Her portrait of Chamberlain is especially valuable. Today, if we think of him at all, it is as a well-intentioned bumbler who carried an umbrella and was hopelessly out of his depth. But in reality he was a manipulative and dictatorial leader. He browbeat his parliamentary critics, demanded the press adopt the government's line, tapped phones, restricted journalist's access to government sources, and claimed that critics were damaging the national interest. Members of his party who opposed him were bluntly told that their careers were finished.

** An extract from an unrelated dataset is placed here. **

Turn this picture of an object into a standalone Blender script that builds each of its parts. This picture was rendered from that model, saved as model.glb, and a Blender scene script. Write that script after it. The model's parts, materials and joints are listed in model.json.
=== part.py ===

"Troublesome Young Men" is an extraordinary tale of political courage in perilous times – and a wonderfully written book.
– Terry Hartle
Three books about immigrants
Filling in a gap in the history books, Driven Out: The Forgotten War Against Chinese Americans by Jean Pfaelzer tells of the purging of thousands of Chinese immigrants in the western United States between 1850 and 1906. The events related are deeply disturbing, but Pfaelzer, who is a professor of East Asian studies, handles her material skillfully, bringing to life a vast cast of characters and creating a narrative that's both compelling and accessible.
"What of the children?" asks Melissa Klapper in Small Strangers: The Experiences of Immigrant Children in America, 1880-1925. Klapper, who is a professor of history, draws on the experiences and observations of the children of immigrants during a period of massive immigration to the United States. Klapper relies strongly on personal accounts but also knows how to place these in a larger context.
Being released this fall is a striking graphic novel that wordlessly portrays the voyage of an immigrant. The Arrival by Shaun Tan shows a man taking leave of his wife and daughter and then sailing off in search of a better future for them in a new world. The immigrant's struggles are lonely, but finally end in joy.
Wives Behaving Badly is the sequel to British author Elizabeth Buchan's "Revenge of the Middle-Aged Woman" and is every bit as witty and insightful.
– Clara Boza, Asheville, N.C.
Written with military precision but with little jargon, Cobra II: The Inside Story of the Invasion and Occupation of Iraq by Michael R. Gordon swoops and dives between the blinding dust of desert warfare, faraway, high-level, secure conference rooms in Washington, D.C., and coalition headquarters in Kuwait. You gotta read this if you want to know what really happened. – Barry Wightman, Elm Grove, Wis.
When Prep by Curtis Sittenfeld was first released, I dismissed it as "chick-lit for high school." Then I read the first couple of paragraphs and loved them. The protagonist's voice and experiences validate moments that we all have but never speak of publicly. – Rhonda Henderson, Washington, D.C.
My latest book is Girl Sleuth: Nancy Drew and the Women Who Created Her by Melanie Rehak. Rehak's meticulous research and the organization of her material bowls me over. The book is a fascinating look at Nancy, her authors, and the developing women's movement behind them.– Art Scott, Flagstaff, Ariz.
Left to Tell: Discovering God Amidst the Rwandan Holocaust by Immaculée Ilibagiza – all I can say is that this is a truly life-transforming book – simply awesome! It's the best book I've read since the Bible! – Lynda Newman, Aptos, Calif.
Frances Mayes's A Year in the World is gracing my bedstand. Mayes's poetic language, love of travel, and poignant cultural observations have enchanted me. – Laura Wharff, Modesto, Calif.
What are you reading? Write and tell us at Marjorie Kehe.
Any reader eager to share in the happy, busy day of a city-dwelling preschooler will enjoy picking up What Happens On Wednesdays by Emily Jenkins. The narrator is a sharp-eyed, dark-haired moppet who tells us exactly what happens all day long on a day she shares with her parents in their Brooklyn neighborhood. From strawberries on the couch with mommy when they first wake up to visiting the deli and the dog park with daddy to splashing in bubbles at preschool to a bath and then finally heading to bed all zipped up in snuggly red sleep suit, this little girl's world is portrayed in charming illustrations by Lauren Castillo. Young readers ages 4-8 will want to share in the fun and adult readers, too, will be glad to be reminded of the joy to be found in everyday routines.